The Declaration of the ELCA to People of African Descent” is an acknowledgment of the church’s complicity in slavery and the perpetuation of systemic racism. Now Is The Time: A Study Guide for ELCA Declaration to People of African Descent focuses on deepening understanding of that history and engaging white people in conversation on the meaning and impact of slavery and systemic racism. Participant materials are available in addition to the study guide.
by Becky Shurson
As I think of situations where disadvantages came from my identity, my earliest memory is being the last student chosen for a coed 6th grade dodgeball team because my identity did not include being male, athletic, or popular. The reverse, an advantage experienced because of identity, came to me as a younger woman receiving leadership opportunities in a setting where younger female leaders tended to be the most valued. As I think of them now, I see the difference in my reactions; the disadvantage caused humiliation and disappointment while I received the advantage with no recognition of the unearned gift that it was.

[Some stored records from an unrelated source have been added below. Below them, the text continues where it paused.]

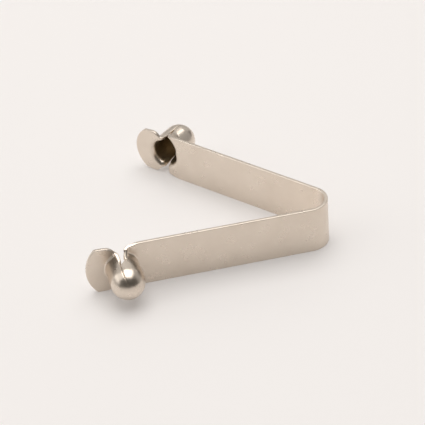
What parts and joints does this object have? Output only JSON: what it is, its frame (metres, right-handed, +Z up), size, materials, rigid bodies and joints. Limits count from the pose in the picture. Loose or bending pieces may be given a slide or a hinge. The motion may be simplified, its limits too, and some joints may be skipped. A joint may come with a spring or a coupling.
{
  "type": "spring button clip",
  "caption": "V-shaped flat spring clip with an outward, hollow, bullet-nosed snap button near each free end, for locking one tube inside another.",
  "frame": {"origin": "bottom centre of the clip's box, on the surface that its strip edges stand on", "axes": "+Z up across the strip's width; +X along the V's axis of symmetry, towards the bow; the near button points to -Y and the far button to +Y"},
  "size_m": [0.0422, 0.0528, 0.0095],
  "materials": {
    "spring_steel": "satin"
  },
  "bodies": {
    "bow": {"bow": "spring_steel"},
    "near_arm": {"near_leg": "spring_steel", "near_button_leg_half": "spring_steel", "near_button_tab_half": "spring_steel", "near_tab": "spring_steel"},
    "far_arm": {"far_leg": "spring_steel", "far_button_leg_half": "spring_steel", "far_button_tab_half": "spring_steel", "far_tab": "spring_steel"}
  },
  "joints": [
    {"name": "near_press", "type": "hinge", "parent": "bow", "child": "near_arm", "pos_m": [0.01306, -0.00593, 0.00475], "axis": [0, 0, -1], "range_deg": [0, 32.5], "stiffness_Nm_per_rad": 2.15, "deforming": ["bow"]},
    {"name": "far_press", "type": "hinge", "parent": "bow", "child": "far_arm", "pos_m": [0.01306, 0.00593, 0.00475], "axis": [0, 0, 1], "range_deg": [0, 32.5], "stiffness_Nm_per_rad": 2.15, "deforming": ["bow"]}
  ]
}
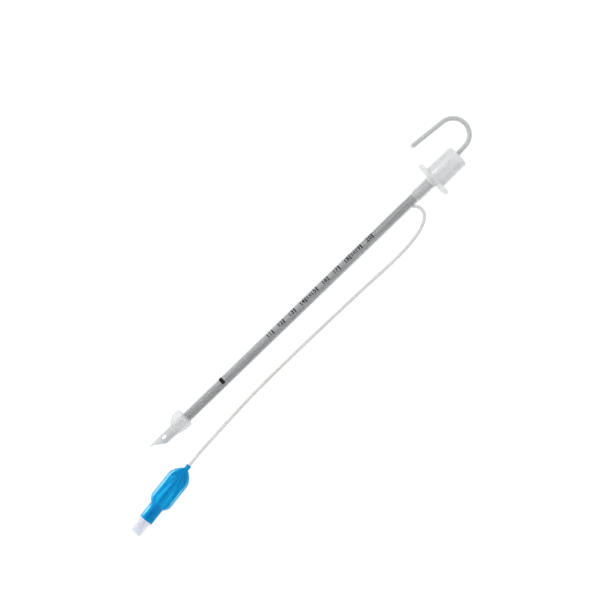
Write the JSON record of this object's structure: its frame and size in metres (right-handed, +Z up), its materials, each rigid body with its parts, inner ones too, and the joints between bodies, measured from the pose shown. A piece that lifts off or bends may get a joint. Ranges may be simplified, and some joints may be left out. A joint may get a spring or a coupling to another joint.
{
  "type": "endotracheal tube",
  "caption": "Wire-reinforced endotracheal tube with cuff, pilot balloon, breathing connector and a removable hooked stylet.",
  "frame": {"origin": "on the table, under the middle of the box round the tube, connector and stylet", "axes": "+X along the tube from its tip to the connector, +Y to the side the stylet's hook turns to, +Z up from the table"},
  "size_m": [0.3425, 0.0622, 0.016],
  "materials": {
    "reinforced_wall": "clear soft vinyl over a steel coil, which reads grey",
    "spring_wire": "drawn stainless wire",
    "clear_vinyl": "clear soft vinyl",
    "cuff_film": "thin clear film, creased",
    "milky_polypropylene": "natural moulded polypropylene",
    "stylet_sheath": "smooth clear plastic",
    "stylet_aluminium": "drawn soft aluminium",
    "line_vinyl": "clear soft vinyl",
    "blue_vinyl": "translucent blue vinyl",
    "valve_body": "clear moulded plastic",
    "valve_plunger": "white moulded plastic",
    "valve_rubber": "moulded rubber"
  },
  "bodies": {
    "tube": {"tube_shaft": "reinforced_wall", "wire_spiral": "spring_wire", "bevel_tip": "clear_vinyl", "cuff": "cuff_film", "connector": "milky_polypropylene", "inflation_line": "line_vinyl", "pilot_balloon": "blue_vinyl", "valve_housing": "valve_body", "valve_spring": "spring_wire"},
    "stylet": {"stylet_sheath": "stylet_sheath", "stylet_rod": "stylet_aluminium"},
    "plunger": {"valve_stem": "valve_plunger", "valve_seal": "valve_rubber"}
  },
  "joints": [
    {"name": "stylet_slide", "type": "slide", "parent": "tube", "child": "stylet", "axis": [1, 0, 0], "range_m": [0, 0.3]},
    {"name": "valve_press", "type": "slide", "parent": "tube", "child": "plunger", "axis": [0.9914, 0.1305, 0], "range_m": [0, 0.0025], "stiffness_N_per_m": 400, "springref_m": -0.0005, "deforming": ["valve_spring"]}
  ]
}
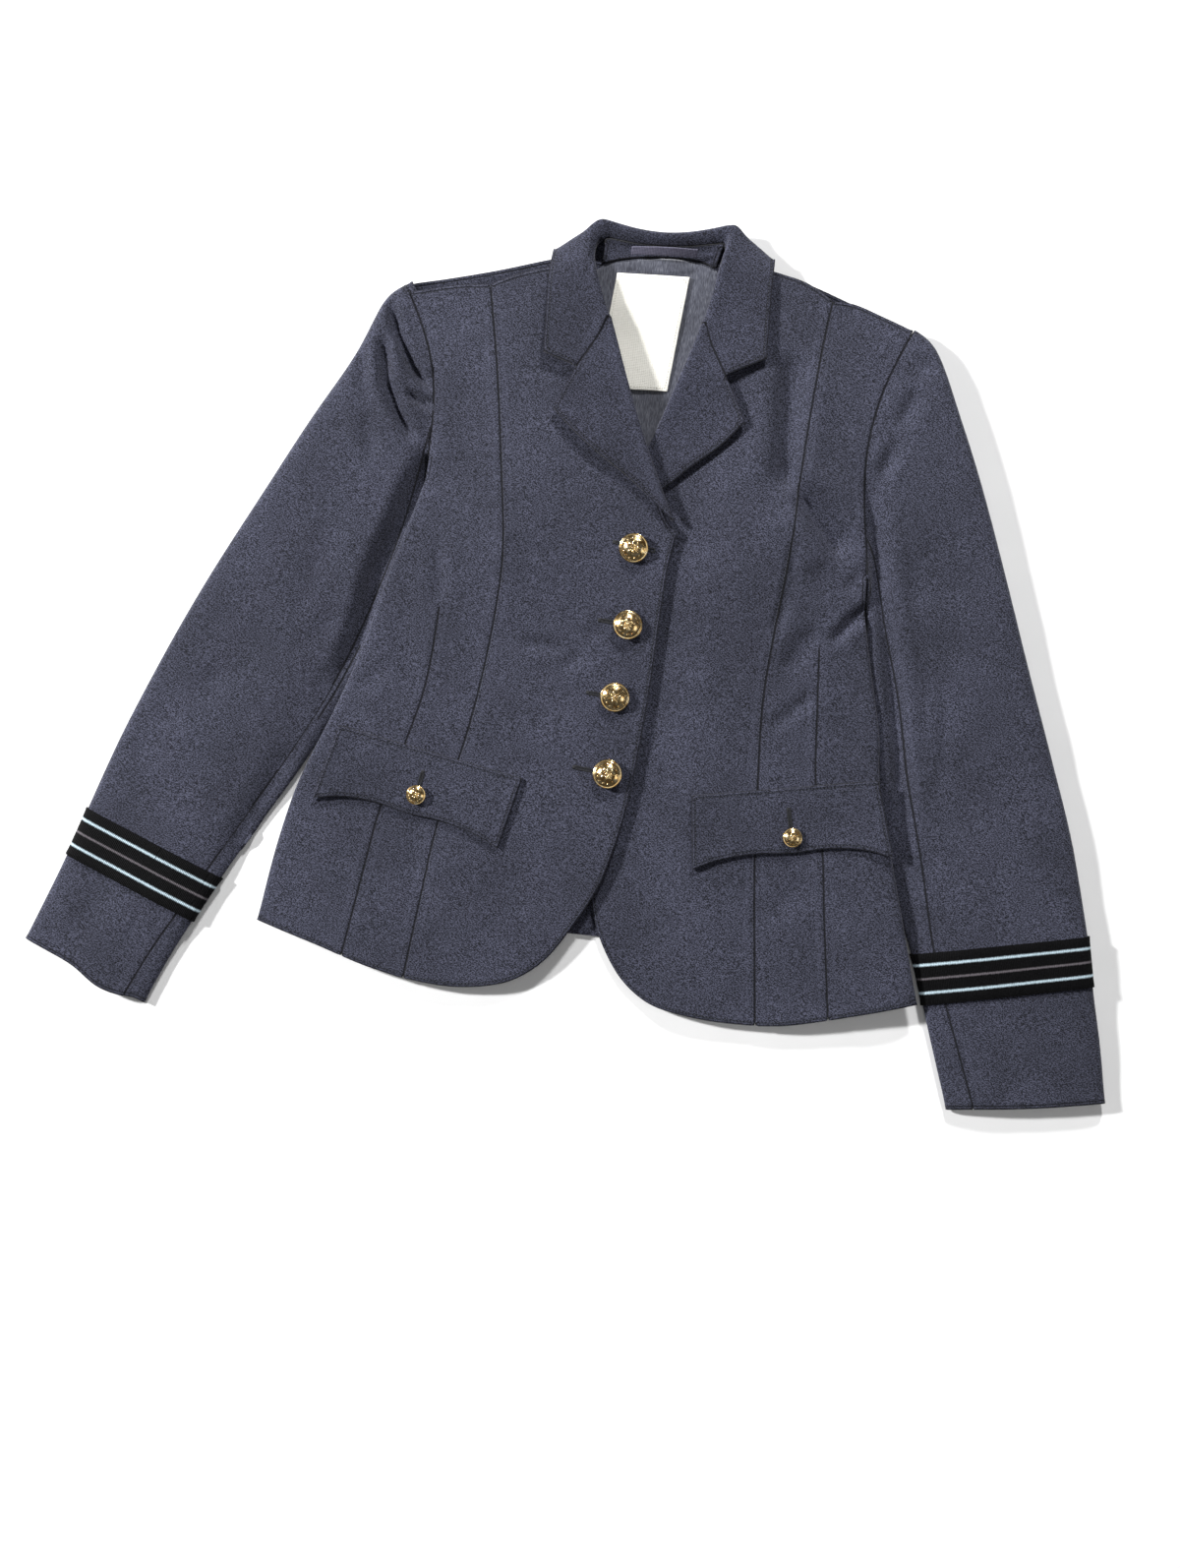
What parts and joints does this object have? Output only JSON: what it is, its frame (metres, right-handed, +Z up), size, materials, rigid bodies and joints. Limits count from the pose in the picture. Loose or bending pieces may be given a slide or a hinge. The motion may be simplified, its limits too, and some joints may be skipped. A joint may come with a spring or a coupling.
{
  "type": "military dress tunic",
  "caption": "Fitted wool service-dress tunic laid flat on its back, buttoned, with notched lapels, scalloped pocket flaps and lace rings on the cuffs.",
  "frame": {"origin": "on the floor plane under the back, on the centre front line, 24 mm below the top front button", "axes": "+X to the wearer's left, +Y from the hem to the collar, +Z up out of the front of the tunic as it lies on its back"},
  "size_m": [0.858, 0.6731, 0.0267],
  "materials": {
    "wool_cloth": "blue-grey wool barathea, fine melange, matt",
    "satin_lining": "dark grey satin lining, slight sheen",
    "woven_label": "plain cream cloth label, matt",
    "cuff_lace": "black ribbed braid with pale blue stripes",
    "gilt_brass": "polished gilt, domed and stamped"
  },
  "bodies": {
    "root": {"back": "wool_cloth", "front_right": "wool_cloth", "front_left": "wool_cloth", "side_right": "wool_cloth", "side_left": "wool_cloth", "lapel_right": "wool_cloth", "lapel_left": "wool_cloth", "collar": "wool_cloth", "collar_stand": "wool_cloth", "sleeve_top_right": "wool_cloth", "sleeve_top_left": "wool_cloth", "sleeve_under_right": "wool_cloth", "sleeve_under_left": "wool_cloth", "cuff_lace_right": "cuff_lace", "cuff_lace_left": "cuff_lace", "pocket_flap_right": "wool_cloth", "pocket_flap_left": "wool_cloth", "lining": "satin_lining", "label": "woven_label", "hanger_loop": "satin_lining", "button_front_1": "gilt_brass", "button_front_2": "gilt_brass", "button_front_3": "gilt_brass", "button_front_4": "gilt_brass", "button_flap_right": "gilt_brass", "button_flap_left": "gilt_brass"}
  },
  "joints": []
}
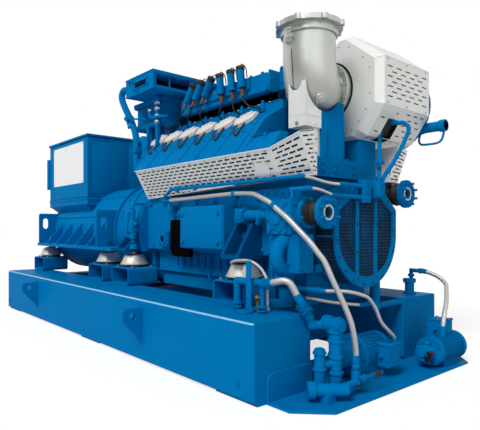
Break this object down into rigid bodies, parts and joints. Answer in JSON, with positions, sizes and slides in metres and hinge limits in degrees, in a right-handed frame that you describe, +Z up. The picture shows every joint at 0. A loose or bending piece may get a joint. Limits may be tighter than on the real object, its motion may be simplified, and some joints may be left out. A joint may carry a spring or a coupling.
{
  "type": "gas generator set",
  "caption": "Vee gas engine and alternator in line on a two-beam skid, with turbocharger, exhaust elbow, heat shields, terminal box and a pump tray at the free end.",
  "frame": {"origin": "on the floor, midway between the ends and between the lifting lugs", "axes": "+X along the shaft towards the turbocharger end, +Z up, -Y the side with the sign plate"},
  "size_m": [4.45, 2.11, 2.187],
  "materials": {
    "blue_paint": "semi-gloss enamel over castings and plate",
    "stainless_sheet": "satin perforated sheet",
    "grey_casting": "fine cast surface with a heat-proof grey coat",
    "white_cap": "satin light metal caps",
    "white_plate": "plain white enamel",
    "black_rubber": "ribbed moulded rubber",
    "dark_housing": "dark moulded cover",
    "dark_mesh": "dark woven wire",
    "braided_steel": "woven wire braid"
  },
  "bodies": {
    "genset": {"near_base_beam": "blue_paint", "far_base_beam": "blue_paint", "cross_members": "blue_paint", "lifting_lugs": "blue_paint", "front_tray": "blue_paint", "mount_stands": "blue_paint", "mount_bells": "stainless_sheet", "mount_bolts": "blue_paint", "generator_frame": "blue_paint", "generator_eye_plates": "blue_paint", "generator_end_cover": "blue_paint", "generator_adapter": "blue_paint", "terminal_box": "blue_paint", "terminal_box_lid": "blue_paint", "sign_plate": "white_plate", "flywheel_housing": "blue_paint", "crankcase": "blue_paint", "oil_pan": "blue_paint", "engine_feet": "blue_paint", "head_covers": "blue_paint", "plug_covers": "white_cap", "intake_manifold": "blue_paint", "ignition_coils": "blue_paint", "charge_air_duct": "blue_paint", "mixture_cooler": "blue_paint", "cooler_stand": "blue_paint", "air_inlet_box": "blue_paint", "breather_pipe": "blue_paint", "exhaust_shields": "stainless_sheet", "riser_shield": "stainless_sheet", "exhaust_elbow": "grey_casting", "exhaust_flange": "grey_casting", "turbine_shield": "stainless_sheet", "compressor": "blue_paint", "turbo_pedestal": "blue_paint", "front_gear_case": "blue_paint", "front_guard": "blue_paint", "guard_mesh": "dark_mesh", "crank_damper": "blue_paint", "water_pipes": "blue_paint", "water_bellows": "black_rubber", "water_flanges": "blue_paint", "side_covers": "blue_paint", "starter_housing": "dark_housing", "oil_pump": "blue_paint", "transfer_pump": "blue_paint", "oil_strainer": "blue_paint", "tank_fittings": "blue_paint", "oil_pipes": "blue_paint", "turbo_oil_pipes": "blue_paint", "long_braided_hose": "braided_steel", "thick_braided_hose": "braided_steel", "middle_braided_hoses": "braided_steel", "small_braided_hoses": "braided_steel", "tank_braided_hose": "braided_steel"},
    "lever": {"valve_lever": "blue_paint"}
  },
  "joints": [
    {"name": "valve_lever_turn", "type": "hinge", "parent": "genset", "child": "lever", "pos_m": [2.175, -0.36, 0.11], "axis": [1, 0, 0], "range_deg": [0, 90]}
  ]
}
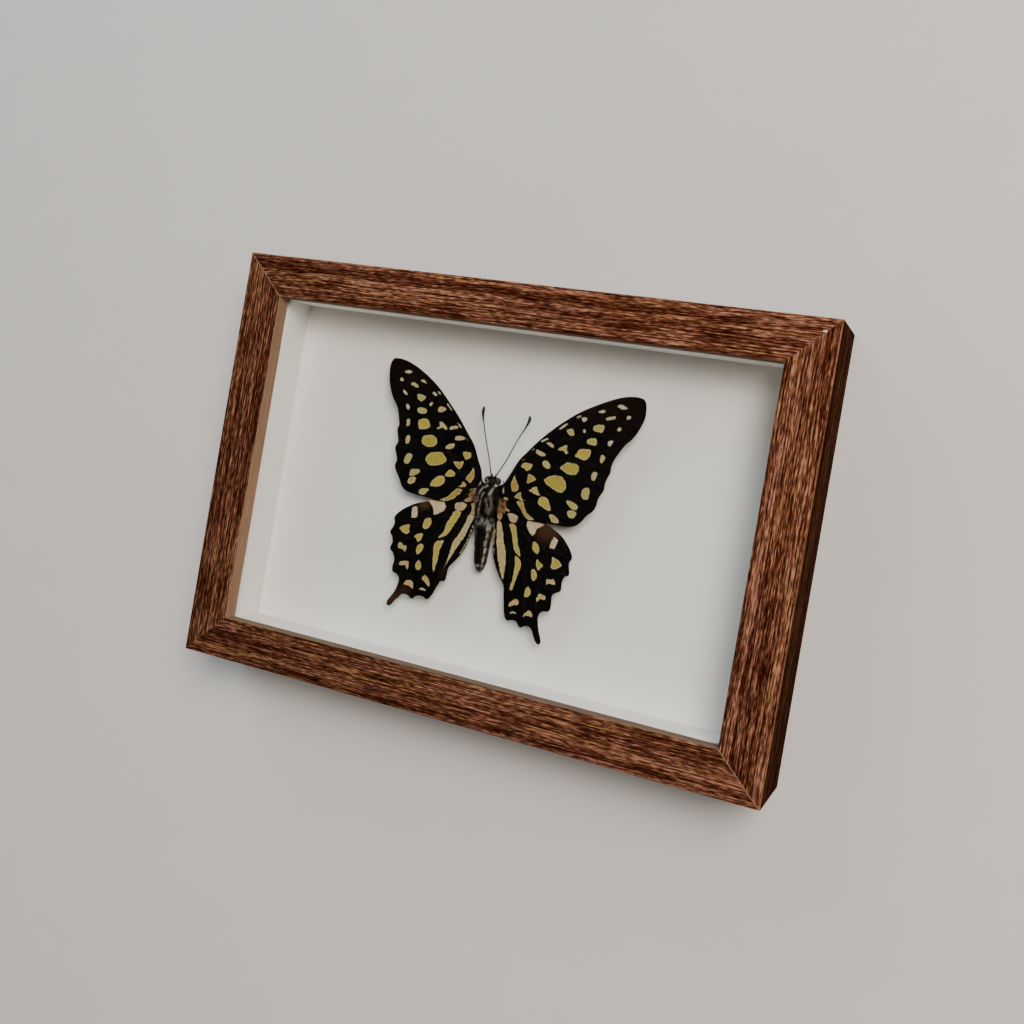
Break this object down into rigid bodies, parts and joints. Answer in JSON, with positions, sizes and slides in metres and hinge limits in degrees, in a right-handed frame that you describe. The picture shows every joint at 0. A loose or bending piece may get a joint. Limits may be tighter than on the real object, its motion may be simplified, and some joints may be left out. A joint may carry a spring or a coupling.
{
  "type": "framed butterfly specimen",
  "caption": "Spread butterfly mounted on a white card in a deep wood-grain box frame with mitred rails, a glass front and a recessed hanging back.",
  "frame": {"origin": "middle of the back rim of the four rails, at the height the frame lies on", "axes": "+X along the long side to the right of the picture, +Y up the picture, +Z out of the glass"},
  "size_m": [0.178, 0.127, 0.0318],
  "materials": {
    "rail_foil": "satin printed wood-grain foil, dark red-brown with lighter streaks along each rail",
    "glass": "clear float glass",
    "white_card": "matt white, finely toothed",
    "white_spacer": "matt white foam board",
    "hardboard": "brown pressed fibreboard",
    "zinc_plated_steel": "dull zinc plate",
    "wing_scales": "dull dark scales with yellow-green spots",
    "body_hair": "black hair with grey stripes"
  },
  "bodies": {
    "root": {"rail_top": "rail_foil", "rail_bottom": "rail_foil", "rail_left": "rail_foil", "rail_right": "rail_foil", "glass": "glass", "backing_card": "white_card", "spacer_top": "white_spacer", "spacer_bottom": "white_spacer", "spacer_left": "white_spacer", "spacer_right": "white_spacer", "back_panel": "hardboard", "tab_top_1": "zinc_plated_steel", "tab_top_2": "zinc_plated_steel", "tab_bottom_1": "zinc_plated_steel", "tab_bottom_2": "zinc_plated_steel", "tab_left": "zinc_plated_steel", "tab_right": "zinc_plated_steel", "hanger": "zinc_plated_steel", "hanger_rivet_left": "zinc_plated_steel", "hanger_rivet_right": "zinc_plated_steel", "body": "body_hair", "forewing_left": "wing_scales", "forewing_right": "wing_scales", "hindwing_left": "wing_scales", "hindwing_right": "wing_scales", "antenna_left": "body_hair", "antenna_right": "body_hair", "leg_front_left": "body_hair", "leg_front_right": "body_hair", "leg_middle_left": "body_hair", "leg_middle_right": "body_hair", "leg_hind_left": "body_hair", "leg_hind_right": "body_hair"}
  },
  "joints": []
}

Yet I know that the unearned gifts and opportunities that come to me are rarely by luck or coincidence. Instead, they are privileges borne from the exclusion of others and, most often they are white privileges because the same opportunities and advantages are not available to people of color. My white privileges—the advantages not available to people of color—are so much a part of life that I must search to even see them. They are the “invisible package of unearned assets” that white people carry around and draw from each day. They are the full set of tools that allow me to easily navigate the world and tend to the job of living, oblivious to how my experience differs from the experience of people of color.
These privileges of whiteness go beyond the government systems and policies that advance and advantage white people at the expense of people of color. Instead, these are the privileges of everyday life that allow me to move through the world without giving thought to how normalized whiteness is. They inform me that people will not be afraid of me or look the other way because of my color. They make me an insider on the jokes about so-called “Lutheran food groups.” They help me conceptualize a mostly white or lightly tanned Jesus, and they help me assume how natural it is for white pastors to be the leaders of congregations. (See the lists provided by McIntosh and Denson-Byers).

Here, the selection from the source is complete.